> **OBJECTIVE**
Up to and including the line with "at each end", reproduce the listing below exactly, beginning at its first line.

====== SOURCE DATA

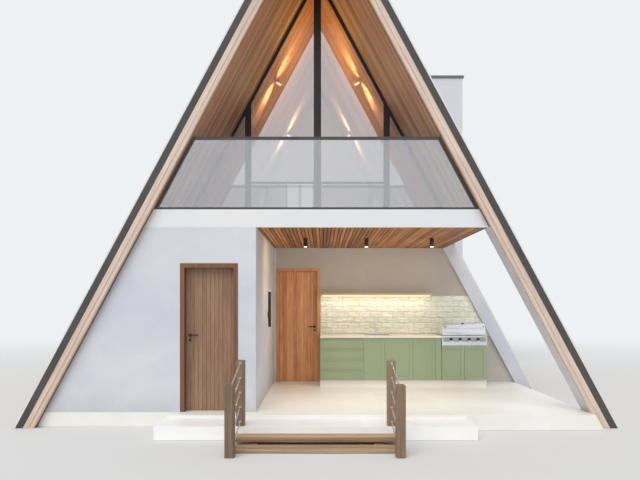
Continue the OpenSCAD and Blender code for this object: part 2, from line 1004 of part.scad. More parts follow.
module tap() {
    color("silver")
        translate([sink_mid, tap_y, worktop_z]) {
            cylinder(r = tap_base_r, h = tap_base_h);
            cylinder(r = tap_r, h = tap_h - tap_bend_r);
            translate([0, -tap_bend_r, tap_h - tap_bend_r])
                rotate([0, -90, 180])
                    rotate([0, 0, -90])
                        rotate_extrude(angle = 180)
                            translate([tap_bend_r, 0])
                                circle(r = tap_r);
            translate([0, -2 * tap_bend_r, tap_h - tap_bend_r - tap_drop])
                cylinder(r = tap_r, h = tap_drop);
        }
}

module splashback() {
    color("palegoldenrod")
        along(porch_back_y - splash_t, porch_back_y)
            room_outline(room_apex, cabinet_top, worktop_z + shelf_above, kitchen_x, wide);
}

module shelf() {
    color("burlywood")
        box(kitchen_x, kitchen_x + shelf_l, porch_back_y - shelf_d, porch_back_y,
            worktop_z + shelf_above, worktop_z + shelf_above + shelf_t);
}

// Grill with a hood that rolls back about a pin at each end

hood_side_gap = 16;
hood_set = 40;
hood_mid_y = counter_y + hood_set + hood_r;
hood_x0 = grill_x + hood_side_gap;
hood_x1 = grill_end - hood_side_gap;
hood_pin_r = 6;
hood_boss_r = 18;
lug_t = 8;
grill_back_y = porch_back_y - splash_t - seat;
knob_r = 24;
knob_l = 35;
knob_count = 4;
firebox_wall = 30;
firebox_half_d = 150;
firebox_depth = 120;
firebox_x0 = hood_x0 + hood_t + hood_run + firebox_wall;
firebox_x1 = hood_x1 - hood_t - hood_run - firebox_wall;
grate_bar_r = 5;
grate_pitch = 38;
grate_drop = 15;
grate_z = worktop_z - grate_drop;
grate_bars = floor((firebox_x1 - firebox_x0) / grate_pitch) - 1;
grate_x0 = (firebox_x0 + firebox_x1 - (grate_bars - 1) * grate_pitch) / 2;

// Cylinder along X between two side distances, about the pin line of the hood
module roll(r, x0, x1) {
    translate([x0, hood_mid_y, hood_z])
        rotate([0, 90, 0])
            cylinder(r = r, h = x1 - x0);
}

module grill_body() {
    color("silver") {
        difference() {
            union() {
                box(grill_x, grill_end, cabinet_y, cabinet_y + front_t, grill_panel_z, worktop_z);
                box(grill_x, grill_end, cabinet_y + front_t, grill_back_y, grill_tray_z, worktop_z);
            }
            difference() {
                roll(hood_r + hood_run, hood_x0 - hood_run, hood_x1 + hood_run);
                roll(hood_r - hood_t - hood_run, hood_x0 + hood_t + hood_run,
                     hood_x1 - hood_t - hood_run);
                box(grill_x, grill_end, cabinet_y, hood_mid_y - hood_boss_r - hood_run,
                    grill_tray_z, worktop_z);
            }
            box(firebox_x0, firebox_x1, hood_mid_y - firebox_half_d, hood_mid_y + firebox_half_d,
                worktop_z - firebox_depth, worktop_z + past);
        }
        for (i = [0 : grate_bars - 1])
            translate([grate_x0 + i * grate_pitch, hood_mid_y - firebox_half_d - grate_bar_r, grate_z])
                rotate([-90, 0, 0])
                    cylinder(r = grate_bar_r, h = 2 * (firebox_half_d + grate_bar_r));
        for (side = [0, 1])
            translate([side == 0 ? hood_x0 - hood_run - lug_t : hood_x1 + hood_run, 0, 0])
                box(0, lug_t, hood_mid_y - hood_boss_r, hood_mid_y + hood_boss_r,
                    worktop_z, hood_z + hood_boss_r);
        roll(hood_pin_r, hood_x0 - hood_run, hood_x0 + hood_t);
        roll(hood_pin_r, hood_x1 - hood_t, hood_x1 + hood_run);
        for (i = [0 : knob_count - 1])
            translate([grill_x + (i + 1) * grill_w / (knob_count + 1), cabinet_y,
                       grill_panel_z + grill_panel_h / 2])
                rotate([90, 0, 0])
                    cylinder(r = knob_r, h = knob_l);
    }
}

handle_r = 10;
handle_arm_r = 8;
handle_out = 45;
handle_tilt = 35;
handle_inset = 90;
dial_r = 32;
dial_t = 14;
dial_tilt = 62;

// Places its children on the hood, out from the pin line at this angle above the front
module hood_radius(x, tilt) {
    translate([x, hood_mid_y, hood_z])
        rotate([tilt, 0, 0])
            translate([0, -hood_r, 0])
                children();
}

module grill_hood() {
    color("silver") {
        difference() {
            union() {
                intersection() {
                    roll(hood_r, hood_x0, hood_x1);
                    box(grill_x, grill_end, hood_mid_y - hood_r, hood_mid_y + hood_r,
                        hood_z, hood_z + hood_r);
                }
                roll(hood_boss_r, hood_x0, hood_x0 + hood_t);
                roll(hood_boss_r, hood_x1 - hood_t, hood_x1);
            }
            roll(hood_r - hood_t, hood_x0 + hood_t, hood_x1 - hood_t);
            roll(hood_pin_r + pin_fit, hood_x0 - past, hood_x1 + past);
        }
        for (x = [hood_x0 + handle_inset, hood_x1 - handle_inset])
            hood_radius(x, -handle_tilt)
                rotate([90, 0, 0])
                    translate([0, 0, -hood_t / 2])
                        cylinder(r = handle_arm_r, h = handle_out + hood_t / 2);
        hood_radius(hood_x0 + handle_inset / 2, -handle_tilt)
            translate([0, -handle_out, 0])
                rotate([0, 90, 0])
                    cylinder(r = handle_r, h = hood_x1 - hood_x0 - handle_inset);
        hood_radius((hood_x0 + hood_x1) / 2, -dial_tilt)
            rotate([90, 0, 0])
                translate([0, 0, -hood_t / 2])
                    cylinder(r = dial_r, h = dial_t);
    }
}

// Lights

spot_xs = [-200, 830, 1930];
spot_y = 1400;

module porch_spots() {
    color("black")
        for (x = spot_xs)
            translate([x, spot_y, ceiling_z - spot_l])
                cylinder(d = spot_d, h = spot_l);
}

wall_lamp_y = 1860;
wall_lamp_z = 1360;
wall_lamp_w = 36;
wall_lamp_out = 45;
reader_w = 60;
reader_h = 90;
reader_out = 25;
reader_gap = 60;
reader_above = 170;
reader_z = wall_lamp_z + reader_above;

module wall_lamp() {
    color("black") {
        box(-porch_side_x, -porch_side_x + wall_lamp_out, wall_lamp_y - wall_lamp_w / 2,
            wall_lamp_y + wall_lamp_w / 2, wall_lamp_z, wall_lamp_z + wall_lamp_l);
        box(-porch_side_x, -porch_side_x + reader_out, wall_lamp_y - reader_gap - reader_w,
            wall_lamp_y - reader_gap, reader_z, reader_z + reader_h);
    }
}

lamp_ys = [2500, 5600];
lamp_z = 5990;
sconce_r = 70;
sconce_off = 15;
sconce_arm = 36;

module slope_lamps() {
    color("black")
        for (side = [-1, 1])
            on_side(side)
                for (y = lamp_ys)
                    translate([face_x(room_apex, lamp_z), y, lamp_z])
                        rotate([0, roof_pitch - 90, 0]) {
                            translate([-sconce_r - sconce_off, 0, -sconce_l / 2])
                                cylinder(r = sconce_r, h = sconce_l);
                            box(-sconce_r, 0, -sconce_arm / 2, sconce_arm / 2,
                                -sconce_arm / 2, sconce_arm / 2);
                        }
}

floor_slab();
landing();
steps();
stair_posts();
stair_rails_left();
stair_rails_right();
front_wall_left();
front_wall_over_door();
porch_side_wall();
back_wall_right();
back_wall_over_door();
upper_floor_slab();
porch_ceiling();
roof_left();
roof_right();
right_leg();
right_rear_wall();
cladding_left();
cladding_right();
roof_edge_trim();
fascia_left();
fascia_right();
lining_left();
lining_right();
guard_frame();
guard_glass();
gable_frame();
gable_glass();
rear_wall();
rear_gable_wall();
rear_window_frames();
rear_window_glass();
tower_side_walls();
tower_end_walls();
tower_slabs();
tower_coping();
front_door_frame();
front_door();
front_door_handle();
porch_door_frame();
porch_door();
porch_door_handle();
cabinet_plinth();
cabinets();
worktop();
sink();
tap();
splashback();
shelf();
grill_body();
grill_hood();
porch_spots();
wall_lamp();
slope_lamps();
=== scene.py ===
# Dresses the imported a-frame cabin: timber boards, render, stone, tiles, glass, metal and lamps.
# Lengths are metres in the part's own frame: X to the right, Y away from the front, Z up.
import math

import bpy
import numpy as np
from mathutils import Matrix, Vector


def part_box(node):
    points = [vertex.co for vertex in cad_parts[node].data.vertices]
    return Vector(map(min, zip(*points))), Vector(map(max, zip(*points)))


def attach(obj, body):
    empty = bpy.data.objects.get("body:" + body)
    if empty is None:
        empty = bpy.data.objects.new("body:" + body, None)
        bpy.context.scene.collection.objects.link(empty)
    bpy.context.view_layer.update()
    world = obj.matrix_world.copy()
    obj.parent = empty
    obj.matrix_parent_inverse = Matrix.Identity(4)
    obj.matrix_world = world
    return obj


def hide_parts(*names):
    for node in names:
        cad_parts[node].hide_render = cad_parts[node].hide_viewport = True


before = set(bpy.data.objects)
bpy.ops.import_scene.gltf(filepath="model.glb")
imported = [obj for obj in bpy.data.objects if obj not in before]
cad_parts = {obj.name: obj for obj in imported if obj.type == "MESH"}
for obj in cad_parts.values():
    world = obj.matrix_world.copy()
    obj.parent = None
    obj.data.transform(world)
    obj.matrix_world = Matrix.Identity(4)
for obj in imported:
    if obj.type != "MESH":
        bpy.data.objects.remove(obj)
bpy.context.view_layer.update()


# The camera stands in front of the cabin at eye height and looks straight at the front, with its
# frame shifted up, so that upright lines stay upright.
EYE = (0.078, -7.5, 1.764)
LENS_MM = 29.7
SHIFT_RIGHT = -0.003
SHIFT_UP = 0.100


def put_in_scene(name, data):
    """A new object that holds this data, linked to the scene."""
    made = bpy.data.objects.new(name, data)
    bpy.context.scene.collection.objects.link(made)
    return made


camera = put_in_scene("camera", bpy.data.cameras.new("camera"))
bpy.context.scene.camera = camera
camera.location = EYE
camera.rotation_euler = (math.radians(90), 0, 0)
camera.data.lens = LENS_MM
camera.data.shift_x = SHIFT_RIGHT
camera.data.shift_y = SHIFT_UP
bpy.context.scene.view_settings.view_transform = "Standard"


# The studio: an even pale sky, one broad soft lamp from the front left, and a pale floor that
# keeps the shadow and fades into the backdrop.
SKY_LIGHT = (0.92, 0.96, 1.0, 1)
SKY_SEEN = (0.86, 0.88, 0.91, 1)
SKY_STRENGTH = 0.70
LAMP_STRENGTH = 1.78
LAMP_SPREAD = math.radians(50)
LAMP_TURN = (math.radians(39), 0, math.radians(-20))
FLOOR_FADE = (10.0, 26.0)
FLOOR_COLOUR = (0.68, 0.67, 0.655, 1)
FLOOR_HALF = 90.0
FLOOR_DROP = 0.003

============

> **EXERCISE OUTPUT**
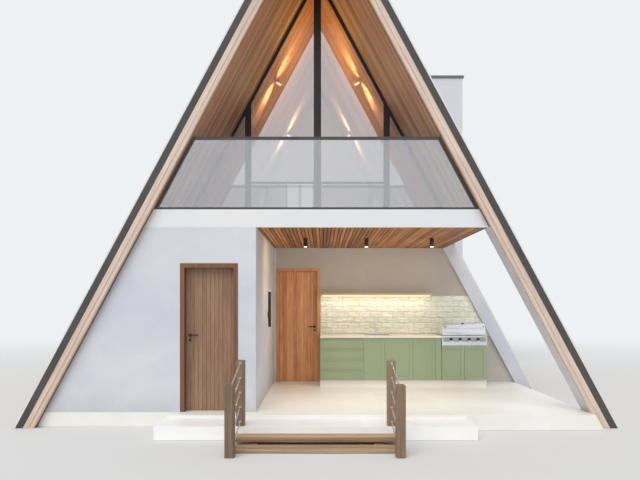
Continue the OpenSCAD and Blender code for this object: part 2, from line 1004 of part.scad. More parts follow.
module tap() {
    color("silver")
        translate([sink_mid, tap_y, worktop_z]) {
            cylinder(r = tap_base_r, h = tap_base_h);
            cylinder(r = tap_r, h = tap_h - tap_bend_r);
            translate([0, -tap_bend_r, tap_h - tap_bend_r])
                rotate([0, -90, 180])
                    rotate([0, 0, -90])
                        rotate_extrude(angle = 180)
                            translate([tap_bend_r, 0])
                                circle(r = tap_r);
            translate([0, -2 * tap_bend_r, tap_h - tap_bend_r - tap_drop])
                cylinder(r = tap_r, h = tap_drop);
        }
}

module splashback() {
    color("palegoldenrod")
        along(porch_back_y - splash_t, porch_back_y)
            room_outline(room_apex, cabinet_top, worktop_z + shelf_above, kitchen_x, wide);
}

module shelf() {
    color("burlywood")
        box(kitchen_x, kitchen_x + shelf_l, porch_back_y - shelf_d, porch_back_y,
            worktop_z + shelf_above, worktop_z + shelf_above + shelf_t);
}

// Grill with a hood that rolls back about a pin at each end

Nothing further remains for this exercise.